I used wilko yeast 12g sachet and fermented at 20degrees in the kitchen.

Has anybody else tried this.

Cheers
dave

I could see how that would really work. The comb of simple sugar (honey) and v.high attenuating yeast would really dry things out making in very lager like
 
I hadn't heard of Steam Beer before.
Surprisingly Coopers use the Real Ale for this.
http://store.coopers.com.au/recipes/index/view/id/16/

That looks like a good recipe but you could just use 1 pack of cml kolsch yeast and save some dosh. Firts time i brewed AG version of these it was horrible, not sure if its the northern brewer hops which i didn't like though. Have you tried them they are supposed to be minty? Am a bit of a fan of citra though.
 
Hi

I have made this lager about a month ago I added a full jar of honey to it and also I put a a sachet of dry hop goldings with this and it has turned out brilliantly.
I used wilko yeast 12g sachet and fermented at 20degrees in the kitchen.
Has anybody else tried this.
Cheers
dave
Not your recipe but I have made up the kit, and for me it definitely improves with keeping, so suggest you don't drink them all yet. I am now drinking mine which is nearly five months old and it's definitely better than at one month. Coopers themselves recommend keeping it for three months which is unusual for a kit, it's usually drink it asap.
 
It's not really. The californian common style is a hybrid style. An ale, using lager yeast fermented at ale temps. Which may of may not be cold conditioned (lagered).
My understanding of 'steam beer' is any beer using a lager yeast fermented at ale temps.

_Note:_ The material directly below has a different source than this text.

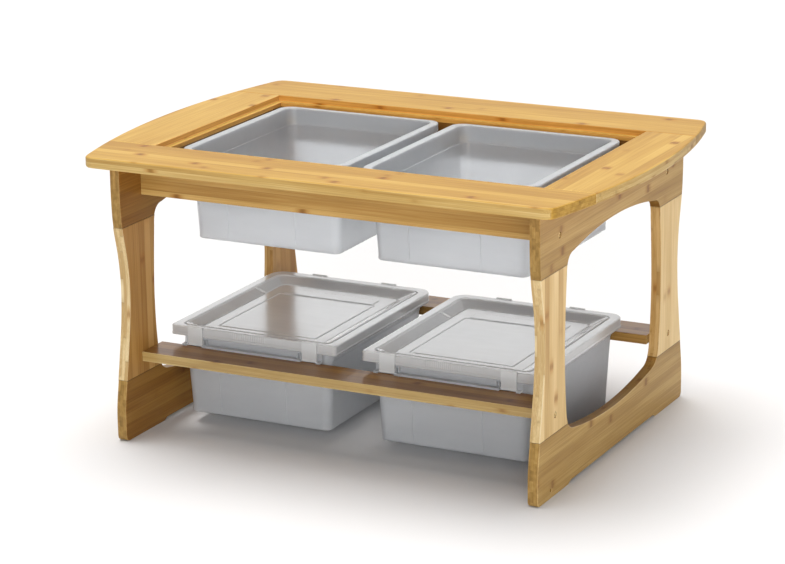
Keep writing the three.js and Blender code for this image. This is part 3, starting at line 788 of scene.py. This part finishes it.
# ---- lids -------------------------------------------------------------------------------------
# millimetres above the bin's rim and from the lid's middle
LID_UNDER = 0.3
LID_TOP = 2.8
LID_SKIRT = 18.5
LID_RECESS = 9.5
LID_FLOOR = LID_TOP - LID_RECESS
LID_BOTTOM = LID_TOP - LID_SKIRT
LID_CLEARANCE = 0.4  # between the bin's rim and the skirt round it
HINGE = (202.2, LID_TOP - 1)  # half distance in y, and height, of the line that a clip turns on
CLIP_BARREL = 2.8
NOTCH_Y = 76
NOTCH_STATIONS = (-9, -6, -4.5, -3, -1.5, 0, 1.5, 3, 4.5, 6, 9)
GRIPS = [-47 + 3.8 * k for k in range(20)]
GRIP_PROUD = 0.7
PAD = {"x": 97, "front": 92, "rear": 124}  # a low raised panel on the lid's floor


def nested(x, front, rear):
    """Rings of one outline grown outward by different amounts."""
    def at(out, radius, z, **more):
        return ring(x + out, rear + out, radius, z, front=front - out, **more)
    return at


def lid_path():
    """The lid's section, from the underside of its floor out round the skirt and in to its upper side."""
    brim = nested(150, -187, 177)
    panel = nested(127, -176, 147)
    line = nested(103, -147, 88)
    front = {"front_radius": 12}

    def edge(inset, radius, z, front_radius, ribs=0.0):
        x, y = (half + LID_CLEARANCE - inset for half in RIM_HALF)
        return ring(x, y, radius, z, front_radius=front_radius, ribs=ribs)

    return [
        (panel(-40, 8, LID_FLOOR - 2.5), 0),
        (panel(1, 12, LID_FLOOR - 2.5), 2),
        (brim(1.5, 16, LID_UNDER, **front), 2),
        (edge(0, 26, LID_UNDER, 5), 1.2),
        (edge(0, 26, LID_BOTTOM, 5), 0.5),
        (edge(-2.6, 28, LID_BOTTOM, 7.5), 0.6),
        (edge(-2.6, 28, LID_BOTTOM + 3.5, 7.5), 0.4),
        (edge(-2, 28, LID_BOTTOM + 4.5, 7), 0.4),
        (edge(-2, 28, LID_BOTTOM + 5, 7), 0),
        (edge(-2, 28, LID_BOTTOM + 6, 7, ribs=1), 0),
        (edge(-2, 28, LID_TOP, 7, ribs=1), 2.6),
        (edge(2.5, 24, LID_TOP, 4), 0),
        (brim(6, 18, LID_TOP, **front), 0.4),
        (brim(5, 17, LID_TOP - 2, **front), 0.4),
        (brim(3.4, 16, LID_TOP - 2, **front), 0.4),
        (brim(2.4, 15, LID_TOP + 0.6, **front), 0.6),
        (brim(0.4, 15, LID_TOP + 0.6, **front), 0.6),
        (brim(-0.6, 14.8, LID_TOP - 0.6, **front), 0.4),
        (brim(-5, 13.5, LID_TOP - 2.3, **front, notch=1), 0),
        (panel(8, 13, LID_FLOOR + 3.2, notch=1), 0),
        (panel(1.6, 12, LID_FLOOR + 0.7), 0.4),
        (panel(1.2, 12, LID_FLOOR - 0.7), 0.3),
        (panel(-0.4, 12, LID_FLOOR - 0.7), 0.3),
        (panel(-1.4, 12, LID_FLOOR), 0.4),
        (line(2, 4, LID_FLOOR), 0.4),
        (line(1, 4, LID_FLOOR - 1.2), 0.4),
        (line(-1, 3, LID_FLOOR - 1.2), 0.4),
        (line(-2.2, 3, LID_FLOOR), 0.4),
        (line(-20, 3, LID_FLOOR), 0),
    ]


def lid_mesh():
    """A lid with its skirt, grip ribs at the front, thumb notches at the sides, and seats for its clips."""
    grips = [x + off for x in GRIPS for off in (-1.1, -0.4, 0.4, 1.1)]
    crests = [x + off for x in GRIPS for off in (-0.4, 0.4)]
    along = [NOTCH_Y + off for off in NOTCH_STATIONS]

    def push(point, shape):
        move = Vector((0, 0, 0))
        if shape[RIBS] > 0.01 and point.y < 0 and is_at(point.x, crests):
            move.y = -GRIP_PROUD * shape[RIBS]
        if shape[NOTCH] > 0.01 and abs(point.x) > shape[HALF] - 0.01:
            dip = math.exp(-((point.y - NOTCH_Y) / 3.6) ** 4)
            move.z = -2.6 * dip * shape[NOTCH]
        return move

    shell = loft(soften(lid_path()), across=grips, along=along, push=push)

    def pad_ring(inset, radius, z):
        return ring(PAD["x"] - inset, PAD["rear"] - inset, radius, z, front=PAD["front"] + inset)

    pad = loft(soften([(pad_ring(0, 4, LID_FLOOR - 1), 0), (pad_ring(0, 4, LID_FLOOR + 1), 1.2),
                       (pad_ring(7, 3, LID_FLOOR + 1), 0)]))
    y, z = HINGE
    seats = []
    for end, hand in product(ENDS, (-1, 1)):
        middle = hand * CLIP_OFFSET[end]
        half = CLIP_SLOT_HALF - 0.7
        section = circle(CLIP_BARREL + 0.3, (ENDS[end] * y, z), 28)
        seats.append(prism(section, X, middle - half, middle + half))
    return combine(shell, ("UNION", pad), ("DIFFERENCE", joined(seats)))


# ---- clips ------------------------------------------------------------------------------------
CLIP_HALF_WIDTH = 15.5
CLIP_LENGTH = 33.3
CLIP_THICKNESS = 2.2
CLIP_BOW = 0.5
CLIP_EASE = 0.45


def clip_mesh():
    """A lid clip: a round head on its hinge line, and a bowed plate with a catch bead and a lipped toe.

    Drawn at the front, in (y, z) from the hinge line, with its outside towards -y."""
    outer, long = CLIP_BARREL, CLIP_LENGTH
    inner = outer - CLIP_THICKNESS
    outside = [(outer + CLIP_BOW * math.sin(math.pi * t), -long * t)
               for t in (0.12, 0.25, 0.4, 0.55, 0.7, 0.82)]
    toe = [(outer + 0.2, -long + 3.4), (outer + 0.9, -long + 1.4), (outer + 0.7, -long + 0.3),
           (outer, -long), (inner + 0.3, -long), (inner, -long + 0.5)]
    bead = [(inner, -long + 2.5), (inner - 0.7, -long + 3.5),
            (inner - 0.7, -long + 4.3), (inner, -long + 5.3)]
    start = math.acos(inner / outer)
    head = circle(outer, (0, 0), 30, -start, -(2 * math.pi - start))
    section = [(-y, z) for y, z in outside + toe + bead + head[:-1]]
    bm = prism(section, X, -CLIP_HALF_WIDTH, CLIP_HALF_WIDTH)
    rims = [edge for edge in bm.edges if abs(edge.verts[0].co.x - edge.verts[1].co.x) < 1e-7]
    bmesh.ops.bevel(bm, geom=rims, offset=CLIP_EASE * MM, segments=2, profile=0.5, affect="EDGES",
                    clamp_overlap=True)
    return bm


def floor_place(node):
    """The middle of a bin's underside."""
    low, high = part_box(node)
    return Vector(((low.x + high.x) / 2, 0, low.z))


def moulded(mesh, place, material, node, turned=False):
    """Stands a copy of a mesh, turned round if asked, in for a node that is a body of its own."""
    bm = mesh.copy()
    if turned:
        bmesh.ops.rotate(bm, verts=bm.verts, matrix=Matrix.Rotation(math.pi, 3, "Z"))
    bmesh.ops.translate(bm, verts=bm.verts, vec=place)
    piece(f"{node}_moulded", node, bm, material, node)


def build_plastics():
    frosted = plastic("frosted_wall", (0.80, 0.82, 0.845), 0.33, 0.7)
    lid_grey = plastic("lid_plastic", (0.48, 0.485, 0.49), 0.22, 0.1, coat=1.0)
    clip_white = plastic("clip_plastic", (0.62, 0.635, 0.64), 0.25, 0.25, coat=0.4)
    tray = bin_mesh()
    cover = lid_mesh()
    latch = clip_mesh()
    for side in SIDES:
        for level in ("upper", "lower"):
            node = f"{level}_bin_{side}"
            moulded(tray, floor_place(node), frosted, node)
        place = floor_place(f"lower_bin_{side}")
        rim = Vector((place.x, 0, place.z + BIN_HEIGHT * MM))
        moulded(cover, rim, lid_grey, f"lid_{side}")
        for end, hand in product(ENDS, SIDES):
            node = f"clip_{side}_{end}_{hand}"
            hinge = Vector((SIDES[hand] * CLIP_OFFSET[end], ENDS[end] * HINGE[0], HINGE[1])) * MM
            moulded(latch, rim + hinge, clip_white, node, turned=end == "rear")
    for mesh in (tray, cover, latch):
        mesh.free()


# ---- assembly ---------------------------------------------------------------------------------
add_camera()
add_floor()
add_lights()
add_world()
build_wood()
build_fasteners()
build_plastics()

Therefore, the californian common is an example

When I read your post I presumed it would be a lighter beer, hence my surprise.
I thought they use one of their new IPA's.
 
Coopers European Lager with BE2 + kit yeat & Saflager S23. Fermented for 14 days at 13C, then 3 days at 17.5C. Lagered for 3 weeks at 4.5C. 2 weeks in the house for 2nd fermentation and another 2-3 weeks conditioning.

I'm going for this method that was posted by Robsparky99 not sure how he pitched the yeast or at what temp but I'm gong to rehidrate and pitch at 13 degrees and hope for the best ????